With a couple fish in the well anglers start to talk a bit more.

Loughran is no different. He asked us if we were bored yet.

“Of course,” was my response. But it got better with a fish catch.

Loughran said that it hasn’t been this slow for him all week but the fish catches seem to come in flurries.

“I need a big flurry soon,” he added.

We need that as well. We have the luxury of watching BASSTrakk and seeing the catches. There’s always a debate on whether anglers should be able to look as well.

This would be one time when Loughran might be better off not knowing. And now the flurry has started. He’s added another 3 1/2 to 4-pounder to the well. And things are worth looking at on BASSTrakk.

And just like that ... here is Brandon Lester

Brandon Lester just made a quantum leap in the BASSTrakk standings, which shows him in 7th place with 16 pounds, 8 ounces. Lester was 31st on the Day 2 leaderboard, and his BASSTrakk total is 51-12.
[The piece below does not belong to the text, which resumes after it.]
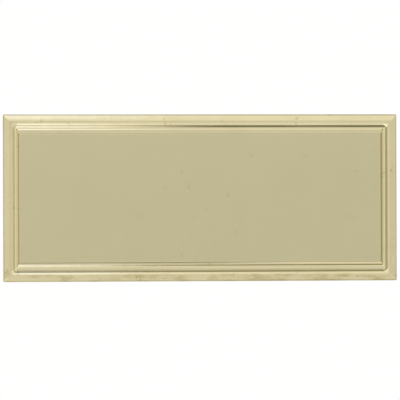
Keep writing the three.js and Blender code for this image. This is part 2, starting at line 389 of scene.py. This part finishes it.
def make_bezel():
    mesh = bmesh.new()
    opening = grown(SLIP_SIZE, SLIDE_GAP)
    ledge = grown(size_of("plate_backing"), BACKING_GAP)
    cavity = grown(size_of("weight_core"), CORE_GAP)
    rebate = grown(size_of("base_plate"), SLIDE_GAP)

    foot = BEZEL_LOW.z
    rings = [
        ring(grown(BEZEL_SIZE, -FOOT_CHAMFER), OUTER_CORNER, foot),
        ring(BEZEL_SIZE, OUTER_CORNER, foot + FOOT_CHAMFER),
    ]
    section = rail_section()
    side_top = section[0][1]
    wall_top = section[-1 - WALL_STEPS][0]
    for step in range(1, SIDE_STEPS):
        height = foot + FOOT_CHAMFER + (side_top - foot - FOOT_CHAMFER) * step / SIDE_STEPS
        rings.append(ring(BEZEL_SIZE, OUTER_CORNER, height))
    for inwards, height in section:
        points = ring(grown(BEZEL_SIZE, -inwards), rail_corner(inwards, wall_top), height)
        if inwards > ARRIS_RADIUS:
            for point in points:
                point.z += unevenness(point, BEZEL_LAYER)
        rings.append(points)
    rings += [
        ring(grown(SLIP_SIZE, LIP_GAP), OPENING_CORNER, FLANGE_TOP - GROOVE_DEPTH),
        ring(opening, OPENING_CORNER, FLANGE_TOP - OPENING_SHOULDER),
        ring(opening, OPENING_CORNER, LEDGE_TOP),
        ring(ledge, CAVITY_CORNER, LEDGE_TOP),
        ring(ledge, CAVITY_CORNER, LEDGE_BOTTOM),
        ring(cavity, CAVITY_CORNER, LEDGE_BOTTOM),
        ring(cavity, CAVITY_CORNER, REBATE_TOP),
        ring(rebate, REBATE_CORNER, REBATE_TOP),
        ring(rebate, REBATE_CORNER, foot),
    ]
    loft(mesh, rings, closed=True)
    for index in range(1, 5):
        add_boss(mesh, f"base_screw_{index}")
    return finish_piece("bezel", mesh, "bezel_frame")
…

Earlier in the week, Lester proclaimed Lake Champlain as his favorite bass lake, which is a strong comment based on Lake Guntersville being his near-home lake.

"The last Open we had here (in 2018) I found out you can catch smallmouth in 30- to 50-feet of water," he said. "In practice, I spent a lot of time searching in that depth range and found a lot of fish."

Added to his already strong southern smallmouth skills, that just adds more to Lester's angling wheelhouse.